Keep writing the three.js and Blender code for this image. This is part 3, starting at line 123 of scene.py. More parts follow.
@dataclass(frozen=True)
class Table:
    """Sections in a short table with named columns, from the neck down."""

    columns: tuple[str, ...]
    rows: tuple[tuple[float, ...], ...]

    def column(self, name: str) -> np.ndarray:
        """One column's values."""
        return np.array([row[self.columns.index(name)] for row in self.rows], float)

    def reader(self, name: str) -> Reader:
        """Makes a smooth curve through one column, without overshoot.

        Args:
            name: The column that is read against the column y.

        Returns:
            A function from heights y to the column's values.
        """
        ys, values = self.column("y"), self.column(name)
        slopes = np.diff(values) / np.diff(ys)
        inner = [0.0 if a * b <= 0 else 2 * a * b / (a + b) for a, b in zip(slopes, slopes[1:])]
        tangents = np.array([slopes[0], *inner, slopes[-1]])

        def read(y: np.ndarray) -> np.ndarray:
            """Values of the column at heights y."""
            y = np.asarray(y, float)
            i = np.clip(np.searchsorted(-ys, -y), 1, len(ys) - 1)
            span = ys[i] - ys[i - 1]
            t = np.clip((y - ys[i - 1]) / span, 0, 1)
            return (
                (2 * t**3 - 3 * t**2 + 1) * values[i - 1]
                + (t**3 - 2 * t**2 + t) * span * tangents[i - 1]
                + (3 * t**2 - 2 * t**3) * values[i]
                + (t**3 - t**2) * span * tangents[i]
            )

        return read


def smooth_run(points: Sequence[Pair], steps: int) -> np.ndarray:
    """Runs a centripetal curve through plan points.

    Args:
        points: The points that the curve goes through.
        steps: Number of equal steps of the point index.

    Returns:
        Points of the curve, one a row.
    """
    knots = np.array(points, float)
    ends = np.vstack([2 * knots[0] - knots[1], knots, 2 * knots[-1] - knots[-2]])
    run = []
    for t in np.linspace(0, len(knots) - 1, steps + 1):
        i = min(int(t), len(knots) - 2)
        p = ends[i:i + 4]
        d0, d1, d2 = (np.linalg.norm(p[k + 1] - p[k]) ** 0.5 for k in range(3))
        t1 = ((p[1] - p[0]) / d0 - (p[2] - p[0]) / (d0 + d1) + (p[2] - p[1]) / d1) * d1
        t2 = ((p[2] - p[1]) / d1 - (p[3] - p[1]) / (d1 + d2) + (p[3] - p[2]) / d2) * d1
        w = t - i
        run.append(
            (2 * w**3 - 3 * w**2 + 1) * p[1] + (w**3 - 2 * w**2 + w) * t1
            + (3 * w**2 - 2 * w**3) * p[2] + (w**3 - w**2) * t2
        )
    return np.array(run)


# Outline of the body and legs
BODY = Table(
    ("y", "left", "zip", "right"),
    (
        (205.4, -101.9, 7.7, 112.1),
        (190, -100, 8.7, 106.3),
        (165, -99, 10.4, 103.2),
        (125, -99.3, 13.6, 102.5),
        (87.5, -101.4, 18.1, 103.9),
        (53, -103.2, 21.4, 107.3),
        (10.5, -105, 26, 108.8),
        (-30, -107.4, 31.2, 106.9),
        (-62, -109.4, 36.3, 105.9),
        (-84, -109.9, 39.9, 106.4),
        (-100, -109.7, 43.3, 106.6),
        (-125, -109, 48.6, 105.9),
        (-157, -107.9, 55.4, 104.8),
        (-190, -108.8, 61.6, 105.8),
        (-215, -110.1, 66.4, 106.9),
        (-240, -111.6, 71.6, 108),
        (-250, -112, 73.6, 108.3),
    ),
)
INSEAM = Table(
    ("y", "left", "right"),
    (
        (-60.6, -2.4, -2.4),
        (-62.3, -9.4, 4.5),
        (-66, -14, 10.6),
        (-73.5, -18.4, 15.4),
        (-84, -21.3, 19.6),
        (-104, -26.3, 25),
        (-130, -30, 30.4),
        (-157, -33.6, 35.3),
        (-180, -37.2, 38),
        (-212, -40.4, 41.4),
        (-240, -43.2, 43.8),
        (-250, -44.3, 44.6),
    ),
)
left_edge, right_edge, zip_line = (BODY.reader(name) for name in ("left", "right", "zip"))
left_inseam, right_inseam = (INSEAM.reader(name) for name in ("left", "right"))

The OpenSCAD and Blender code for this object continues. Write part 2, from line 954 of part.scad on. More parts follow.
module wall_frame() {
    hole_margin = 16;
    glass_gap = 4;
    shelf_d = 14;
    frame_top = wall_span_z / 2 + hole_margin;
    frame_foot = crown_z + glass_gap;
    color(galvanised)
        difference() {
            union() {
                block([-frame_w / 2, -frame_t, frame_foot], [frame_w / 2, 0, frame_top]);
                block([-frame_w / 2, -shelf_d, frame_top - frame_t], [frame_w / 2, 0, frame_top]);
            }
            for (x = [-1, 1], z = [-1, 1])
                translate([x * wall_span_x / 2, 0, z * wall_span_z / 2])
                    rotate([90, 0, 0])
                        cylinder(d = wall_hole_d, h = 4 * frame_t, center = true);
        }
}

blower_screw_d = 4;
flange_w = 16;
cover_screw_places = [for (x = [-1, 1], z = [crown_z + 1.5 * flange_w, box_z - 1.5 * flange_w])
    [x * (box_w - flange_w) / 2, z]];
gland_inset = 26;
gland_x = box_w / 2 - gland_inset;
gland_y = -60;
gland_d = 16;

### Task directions
Extract all of the data shown above and repeat it verbatim.

### Output for this task
Keep writing the three.js and Blender code for this image. This is part 3, starting at line 123 of scene.py. More parts follow.
@dataclass(frozen=True)
class Table:
    """Sections in a short table with named columns, from the neck down."""

    columns: tuple[str, ...]
    rows: tuple[tuple[float, ...], ...]

    def column(self, name: str) -> np.ndarray:
        """One column's values."""
        return np.array([row[self.columns.index(name)] for row in self.rows], float)

    def reader(self, name: str) -> Reader:
        """Makes a smooth curve through one column, without overshoot.

        Args:
            name: The column that is read against the column y.

        Returns:
            A function from heights y to the column's values.
        """
        ys, values = self.column("y"), self.column(name)
        slopes = np.diff(values) / np.diff(ys)
        inner = [0.0 if a * b <= 0 else 2 * a * b / (a + b) for a, b in zip(slopes, slopes[1:])]
        tangents = np.array([slopes[0], *inner, slopes[-1]])

        def read(y: np.ndarray) -> np.ndarray:
            """Values of the column at heights y."""
            y = np.asarray(y, float)
            i = np.clip(np.searchsorted(-ys, -y), 1, len(ys) - 1)
            span = ys[i] - ys[i - 1]
            t = np.clip((y - ys[i - 1]) / span, 0, 1)
            return (
                (2 * t**3 - 3 * t**2 + 1) * values[i - 1]
                + (t**3 - 2 * t**2 + t) * span * tangents[i - 1]
                + (3 * t**2 - 2 * t**3) * values[i]
                + (t**3 - t**2) * span * tangents[i]
            )

        return read


def smooth_run(points: Sequence[Pair], steps: int) -> np.ndarray:
    """Runs a centripetal curve through plan points.

    Args:
        points: The points that the curve goes through.
        steps: Number of equal steps of the point index.

    Returns:
        Points of the curve, one a row.
    """
    knots = np.array(points, float)
    ends = np.vstack([2 * knots[0] - knots[1], knots, 2 * knots[-1] - knots[-2]])
    run = []
    for t in np.linspace(0, len(knots) - 1, steps + 1):
        i = min(int(t), len(knots) - 2)
        p = ends[i:i + 4]
        d0, d1, d2 = (np.linalg.norm(p[k + 1] - p[k]) ** 0.5 for k in range(3))
        t1 = ((p[1] - p[0]) / d0 - (p[2] - p[0]) / (d0 + d1) + (p[2] - p[1]) / d1) * d1
        t2 = ((p[2] - p[1]) / d1 - (p[3] - p[1]) / (d1 + d2) + (p[3] - p[2]) / d2) * d1
        w = t - i
        run.append(
            (2 * w**3 - 3 * w**2 + 1) * p[1] + (w**3 - 2 * w**2 + w) * t1
            + (3 * w**2 - 2 * w**3) * p[2] + (w**3 - w**2) * t2
        )
    return np.array(run)


# Outline of the body and legs
BODY = Table(
    ("y", "left", "zip", "right"),
    (
        (205.4, -101.9, 7.7, 112.1),
        (190, -100, 8.7, 106.3),
        (165, -99, 10.4, 103.2),
        (125, -99.3, 13.6, 102.5),
        (87.5, -101.4, 18.1, 103.9),
        (53, -103.2, 21.4, 107.3),
        (10.5, -105, 26, 108.8),
        (-30, -107.4, 31.2, 106.9),
        (-62, -109.4, 36.3, 105.9),
        (-84, -109.9, 39.9, 106.4),
        (-100, -109.7, 43.3, 106.6),
        (-125, -109, 48.6, 105.9),
        (-157, -107.9, 55.4, 104.8),
        (-190, -108.8, 61.6, 105.8),
        (-215, -110.1, 66.4, 106.9),
        (-240, -111.6, 71.6, 108),
        (-250, -112, 73.6, 108.3),
    ),
)
INSEAM = Table(
    ("y", "left", "right"),
    (
        (-60.6, -2.4, -2.4),
        (-62.3, -9.4, 4.5),
        (-66, -14, 10.6),
        (-73.5, -18.4, 15.4),
        (-84, -21.3, 19.6),
        (-104, -26.3, 25),
        (-130, -30, 30.4),
        (-157, -33.6, 35.3),
        (-180, -37.2, 38),
        (-212, -40.4, 41.4),
        (-240, -43.2, 43.8),
        (-250, -44.3, 44.6),
    ),
)
left_edge, right_edge, zip_line = (BODY.reader(name) for name in ("left", "right", "zip"))
left_inseam, right_inseam = (INSEAM.reader(name) for name in ("left", "right"))

The OpenSCAD and Blender code for this object continues. Write part 2, from line 954 of part.scad on. More parts follow.
module wall_frame() {
    hole_margin = 16;
    glass_gap = 4;
    shelf_d = 14;
    frame_top = wall_span_z / 2 + hole_margin;
    frame_foot = crown_z + glass_gap;
    color(galvanised)
        difference() {
            union() {
                block([-frame_w / 2, -frame_t, frame_foot], [frame_w / 2, 0, frame_top]);
                block([-frame_w / 2, -shelf_d, frame_top - frame_t], [frame_w / 2, 0, frame_top]);
            }
            for (x = [-1, 1], z = [-1, 1])
                translate([x * wall_span_x / 2, 0, z * wall_span_z / 2])
                    rotate([90, 0, 0])
                        cylinder(d = wall_hole_d, h = 4 * frame_t, center = true);
        }
}

blower_screw_d = 4;
flange_w = 16;
cover_screw_places = [for (x = [-1, 1], z = [crown_z + 1.5 * flange_w, box_z - 1.5 * flange_w])
    [x * (box_w - flange_w) / 2, z]];
gland_inset = 26;
gland_x = box_w / 2 - gland_inset;
gland_y = -60;
gland_d = 16;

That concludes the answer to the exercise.